Work to be completed: How does the data below read from its first line through the line containing "plug_step = 0.02; // [0.01:0.002:0.03]"? Print those lines exactly.

-- Begin Source excerpt --

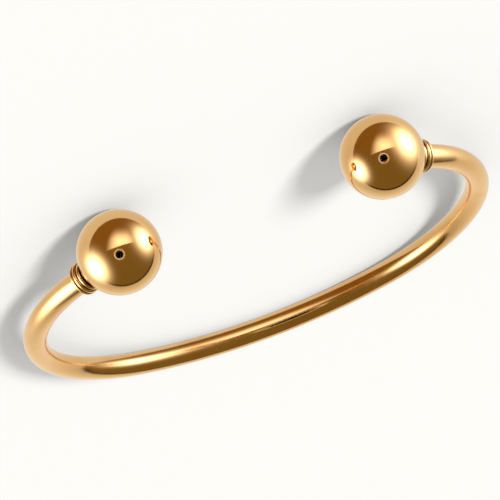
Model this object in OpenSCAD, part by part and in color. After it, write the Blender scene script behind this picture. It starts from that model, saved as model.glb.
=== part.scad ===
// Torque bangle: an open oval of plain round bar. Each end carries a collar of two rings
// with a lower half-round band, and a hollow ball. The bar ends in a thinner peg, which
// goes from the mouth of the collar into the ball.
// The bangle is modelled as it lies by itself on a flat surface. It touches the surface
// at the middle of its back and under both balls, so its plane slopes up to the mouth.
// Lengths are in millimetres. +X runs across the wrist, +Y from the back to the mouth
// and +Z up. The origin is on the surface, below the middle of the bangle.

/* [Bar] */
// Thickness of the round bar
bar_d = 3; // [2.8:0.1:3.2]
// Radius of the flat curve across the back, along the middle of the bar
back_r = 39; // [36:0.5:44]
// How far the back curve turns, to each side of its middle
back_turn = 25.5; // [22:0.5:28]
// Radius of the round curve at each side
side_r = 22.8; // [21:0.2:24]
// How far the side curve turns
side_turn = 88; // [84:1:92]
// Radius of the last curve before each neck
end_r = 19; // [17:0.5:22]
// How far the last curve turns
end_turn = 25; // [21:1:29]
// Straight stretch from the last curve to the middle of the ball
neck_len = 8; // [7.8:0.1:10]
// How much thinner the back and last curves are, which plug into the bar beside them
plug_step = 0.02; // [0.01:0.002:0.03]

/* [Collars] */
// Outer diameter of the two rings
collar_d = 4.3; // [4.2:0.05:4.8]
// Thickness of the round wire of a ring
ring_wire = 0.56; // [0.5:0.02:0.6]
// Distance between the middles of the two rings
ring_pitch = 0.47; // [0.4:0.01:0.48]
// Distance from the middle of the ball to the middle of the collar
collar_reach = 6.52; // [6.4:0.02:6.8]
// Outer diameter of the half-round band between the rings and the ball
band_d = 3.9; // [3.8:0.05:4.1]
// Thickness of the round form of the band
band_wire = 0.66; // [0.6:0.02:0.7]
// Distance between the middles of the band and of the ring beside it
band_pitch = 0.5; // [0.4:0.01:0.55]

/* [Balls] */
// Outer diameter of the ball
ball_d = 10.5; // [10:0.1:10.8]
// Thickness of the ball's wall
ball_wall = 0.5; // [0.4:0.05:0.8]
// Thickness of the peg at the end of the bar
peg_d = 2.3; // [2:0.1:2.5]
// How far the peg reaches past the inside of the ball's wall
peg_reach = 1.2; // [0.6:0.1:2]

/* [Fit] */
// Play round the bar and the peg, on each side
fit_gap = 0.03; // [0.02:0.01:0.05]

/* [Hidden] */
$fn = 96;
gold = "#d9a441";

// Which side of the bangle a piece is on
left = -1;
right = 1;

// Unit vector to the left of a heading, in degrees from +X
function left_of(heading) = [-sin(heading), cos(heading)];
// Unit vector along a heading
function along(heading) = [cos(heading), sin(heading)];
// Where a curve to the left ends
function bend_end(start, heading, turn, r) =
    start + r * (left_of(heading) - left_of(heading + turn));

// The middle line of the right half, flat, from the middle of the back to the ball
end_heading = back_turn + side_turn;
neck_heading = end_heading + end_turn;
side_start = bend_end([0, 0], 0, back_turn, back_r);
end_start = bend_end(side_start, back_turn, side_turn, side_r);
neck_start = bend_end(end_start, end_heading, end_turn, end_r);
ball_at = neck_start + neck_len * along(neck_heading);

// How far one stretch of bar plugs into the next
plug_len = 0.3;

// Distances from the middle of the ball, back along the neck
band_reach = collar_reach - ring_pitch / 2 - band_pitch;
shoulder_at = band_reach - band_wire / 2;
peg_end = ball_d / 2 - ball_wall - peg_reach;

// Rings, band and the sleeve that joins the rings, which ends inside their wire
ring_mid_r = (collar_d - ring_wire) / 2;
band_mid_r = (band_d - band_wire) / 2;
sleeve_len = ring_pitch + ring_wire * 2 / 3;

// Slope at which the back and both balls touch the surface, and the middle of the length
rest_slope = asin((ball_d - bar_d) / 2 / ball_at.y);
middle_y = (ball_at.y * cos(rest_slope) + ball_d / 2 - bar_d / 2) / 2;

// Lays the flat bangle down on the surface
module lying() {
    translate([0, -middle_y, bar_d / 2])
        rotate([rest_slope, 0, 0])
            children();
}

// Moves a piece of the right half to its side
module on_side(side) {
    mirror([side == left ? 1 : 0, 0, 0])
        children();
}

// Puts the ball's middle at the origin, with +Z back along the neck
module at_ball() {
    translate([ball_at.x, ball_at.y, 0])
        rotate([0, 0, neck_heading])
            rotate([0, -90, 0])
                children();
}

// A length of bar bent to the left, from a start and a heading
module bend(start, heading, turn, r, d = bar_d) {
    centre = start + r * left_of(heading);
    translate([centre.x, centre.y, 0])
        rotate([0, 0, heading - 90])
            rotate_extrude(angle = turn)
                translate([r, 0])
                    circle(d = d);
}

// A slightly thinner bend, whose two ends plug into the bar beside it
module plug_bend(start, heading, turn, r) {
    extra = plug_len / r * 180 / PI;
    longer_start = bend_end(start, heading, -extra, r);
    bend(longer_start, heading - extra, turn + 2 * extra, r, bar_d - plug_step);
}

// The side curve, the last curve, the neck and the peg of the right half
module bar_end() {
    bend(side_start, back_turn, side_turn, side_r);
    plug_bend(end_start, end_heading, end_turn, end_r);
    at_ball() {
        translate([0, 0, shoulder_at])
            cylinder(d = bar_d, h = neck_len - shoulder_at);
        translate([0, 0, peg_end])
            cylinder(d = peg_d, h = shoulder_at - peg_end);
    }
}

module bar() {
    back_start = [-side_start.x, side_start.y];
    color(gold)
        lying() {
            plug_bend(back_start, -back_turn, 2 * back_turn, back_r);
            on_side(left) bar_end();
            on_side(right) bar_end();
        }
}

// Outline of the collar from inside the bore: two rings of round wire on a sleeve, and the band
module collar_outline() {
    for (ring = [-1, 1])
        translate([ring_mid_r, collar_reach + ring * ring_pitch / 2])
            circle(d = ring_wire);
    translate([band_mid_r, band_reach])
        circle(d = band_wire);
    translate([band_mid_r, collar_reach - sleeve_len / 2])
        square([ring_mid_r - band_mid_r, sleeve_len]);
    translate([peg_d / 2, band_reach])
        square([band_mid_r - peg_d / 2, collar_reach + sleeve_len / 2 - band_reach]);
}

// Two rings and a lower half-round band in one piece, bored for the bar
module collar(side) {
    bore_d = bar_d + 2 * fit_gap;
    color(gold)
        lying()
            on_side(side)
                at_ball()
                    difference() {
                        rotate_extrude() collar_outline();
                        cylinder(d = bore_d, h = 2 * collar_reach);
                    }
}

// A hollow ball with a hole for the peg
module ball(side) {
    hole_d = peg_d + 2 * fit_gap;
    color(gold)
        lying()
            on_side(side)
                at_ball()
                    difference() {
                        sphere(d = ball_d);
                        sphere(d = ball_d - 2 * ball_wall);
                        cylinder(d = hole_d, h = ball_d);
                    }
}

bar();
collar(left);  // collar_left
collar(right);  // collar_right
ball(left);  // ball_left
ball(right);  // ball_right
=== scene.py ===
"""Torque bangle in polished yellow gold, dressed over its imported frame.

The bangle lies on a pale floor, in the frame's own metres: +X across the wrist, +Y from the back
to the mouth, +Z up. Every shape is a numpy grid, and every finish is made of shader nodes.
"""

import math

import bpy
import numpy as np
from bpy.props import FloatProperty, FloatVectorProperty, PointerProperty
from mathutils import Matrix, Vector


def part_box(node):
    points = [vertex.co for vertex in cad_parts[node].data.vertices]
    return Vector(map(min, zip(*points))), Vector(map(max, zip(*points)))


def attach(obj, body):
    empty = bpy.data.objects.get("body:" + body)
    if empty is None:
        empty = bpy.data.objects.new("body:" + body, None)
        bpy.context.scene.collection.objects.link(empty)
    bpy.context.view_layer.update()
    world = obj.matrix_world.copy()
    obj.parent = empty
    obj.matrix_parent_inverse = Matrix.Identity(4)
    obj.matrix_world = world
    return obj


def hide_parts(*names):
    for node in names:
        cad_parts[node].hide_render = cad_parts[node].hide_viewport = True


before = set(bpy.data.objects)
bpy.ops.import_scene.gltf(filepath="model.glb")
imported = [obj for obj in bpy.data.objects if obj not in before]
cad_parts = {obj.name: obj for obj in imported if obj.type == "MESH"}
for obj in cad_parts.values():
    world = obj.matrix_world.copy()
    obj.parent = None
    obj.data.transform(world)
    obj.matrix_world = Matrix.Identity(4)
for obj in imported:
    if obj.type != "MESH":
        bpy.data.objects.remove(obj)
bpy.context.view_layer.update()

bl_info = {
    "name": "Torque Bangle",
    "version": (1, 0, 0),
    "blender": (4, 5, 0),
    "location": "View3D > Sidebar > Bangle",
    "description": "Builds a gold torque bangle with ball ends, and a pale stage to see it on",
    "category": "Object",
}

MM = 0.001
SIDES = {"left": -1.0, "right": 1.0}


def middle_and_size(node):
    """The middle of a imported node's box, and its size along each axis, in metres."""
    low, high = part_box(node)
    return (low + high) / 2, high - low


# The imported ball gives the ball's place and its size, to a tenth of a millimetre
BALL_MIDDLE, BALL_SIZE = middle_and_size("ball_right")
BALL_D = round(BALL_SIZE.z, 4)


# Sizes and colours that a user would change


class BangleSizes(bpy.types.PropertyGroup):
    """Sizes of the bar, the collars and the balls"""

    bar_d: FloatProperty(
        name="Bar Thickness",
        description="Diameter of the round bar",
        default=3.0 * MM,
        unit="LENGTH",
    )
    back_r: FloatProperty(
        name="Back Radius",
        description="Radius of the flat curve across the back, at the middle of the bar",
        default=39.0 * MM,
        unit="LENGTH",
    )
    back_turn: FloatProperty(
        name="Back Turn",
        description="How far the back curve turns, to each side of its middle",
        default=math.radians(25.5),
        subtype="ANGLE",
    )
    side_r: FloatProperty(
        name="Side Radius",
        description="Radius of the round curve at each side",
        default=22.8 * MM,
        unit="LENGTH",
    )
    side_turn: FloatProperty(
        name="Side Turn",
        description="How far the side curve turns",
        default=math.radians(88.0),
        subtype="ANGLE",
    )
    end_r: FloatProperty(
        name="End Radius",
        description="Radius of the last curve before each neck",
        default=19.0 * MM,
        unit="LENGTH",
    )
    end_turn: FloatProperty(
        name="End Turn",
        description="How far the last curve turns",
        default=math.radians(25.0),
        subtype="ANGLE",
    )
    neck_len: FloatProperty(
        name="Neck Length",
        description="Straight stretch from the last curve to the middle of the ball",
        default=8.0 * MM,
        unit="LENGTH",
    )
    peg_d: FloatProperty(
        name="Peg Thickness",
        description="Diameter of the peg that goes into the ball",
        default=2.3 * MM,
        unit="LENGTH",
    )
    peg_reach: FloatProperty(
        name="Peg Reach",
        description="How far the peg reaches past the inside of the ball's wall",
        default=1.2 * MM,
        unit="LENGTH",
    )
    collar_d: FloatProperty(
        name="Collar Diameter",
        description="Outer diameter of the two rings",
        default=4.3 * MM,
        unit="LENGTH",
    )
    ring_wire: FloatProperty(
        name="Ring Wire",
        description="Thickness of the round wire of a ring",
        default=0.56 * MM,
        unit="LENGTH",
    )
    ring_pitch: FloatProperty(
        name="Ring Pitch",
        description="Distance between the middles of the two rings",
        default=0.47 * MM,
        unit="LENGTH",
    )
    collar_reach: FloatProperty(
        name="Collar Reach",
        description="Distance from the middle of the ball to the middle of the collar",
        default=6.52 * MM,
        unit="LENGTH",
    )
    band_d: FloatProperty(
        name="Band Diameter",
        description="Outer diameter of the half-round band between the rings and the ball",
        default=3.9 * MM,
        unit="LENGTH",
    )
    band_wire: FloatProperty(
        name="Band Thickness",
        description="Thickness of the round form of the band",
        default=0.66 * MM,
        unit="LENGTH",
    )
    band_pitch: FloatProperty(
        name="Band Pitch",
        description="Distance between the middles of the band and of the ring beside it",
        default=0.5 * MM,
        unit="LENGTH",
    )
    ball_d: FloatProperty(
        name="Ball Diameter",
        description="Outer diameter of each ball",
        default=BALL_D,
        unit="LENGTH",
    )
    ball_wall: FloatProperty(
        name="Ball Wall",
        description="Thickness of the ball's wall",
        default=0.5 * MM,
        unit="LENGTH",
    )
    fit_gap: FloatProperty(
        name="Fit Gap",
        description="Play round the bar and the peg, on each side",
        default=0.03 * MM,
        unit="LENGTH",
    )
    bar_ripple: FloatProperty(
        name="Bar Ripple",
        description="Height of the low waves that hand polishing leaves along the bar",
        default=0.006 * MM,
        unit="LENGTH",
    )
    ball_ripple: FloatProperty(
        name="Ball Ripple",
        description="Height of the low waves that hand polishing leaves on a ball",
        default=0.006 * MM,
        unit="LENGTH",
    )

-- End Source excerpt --

Output below:
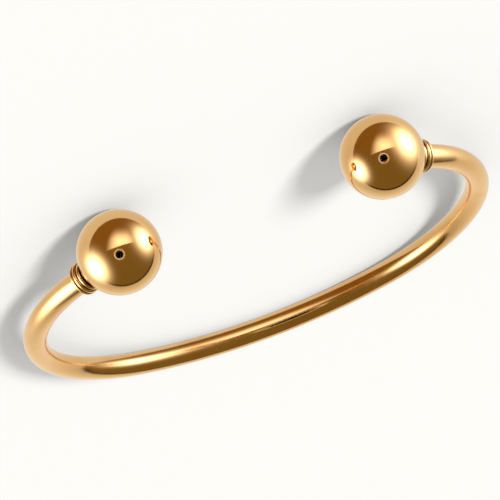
Model this object in OpenSCAD, part by part and in color. After it, write the Blender scene script behind this picture. It starts from that model, saved as model.glb.
=== part.scad ===
// Torque bangle: an open oval of plain round bar. Each end carries a collar of two rings
// with a lower half-round band, and a hollow ball. The bar ends in a thinner peg, which
// goes from the mouth of the collar into the ball.
// The bangle is modelled as it lies by itself on a flat surface. It touches the surface
// at the middle of its back and under both balls, so its plane slopes up to the mouth.
// Lengths are in millimetres. +X runs across the wrist, +Y from the back to the mouth
// and +Z up. The origin is on the surface, below the middle of the bangle.

/* [Bar] */
// Thickness of the round bar
bar_d = 3; // [2.8:0.1:3.2]
// Radius of the flat curve across the back, along the middle of the bar
back_r = 39; // [36:0.5:44]
// How far the back curve turns, to each side of its middle
back_turn = 25.5; // [22:0.5:28]
// Radius of the round curve at each side
side_r = 22.8; // [21:0.2:24]
// How far the side curve turns
side_turn = 88; // [84:1:92]
// Radius of the last curve before each neck
end_r = 19; // [17:0.5:22]
// How far the last curve turns
end_turn = 25; // [21:1:29]
// Straight stretch from the last curve to the middle of the ball
neck_len = 8; // [7.8:0.1:10]
// How much thinner the back and last curves are, which plug into the bar beside them
plug_step = 0.02; // [0.01:0.002:0.03]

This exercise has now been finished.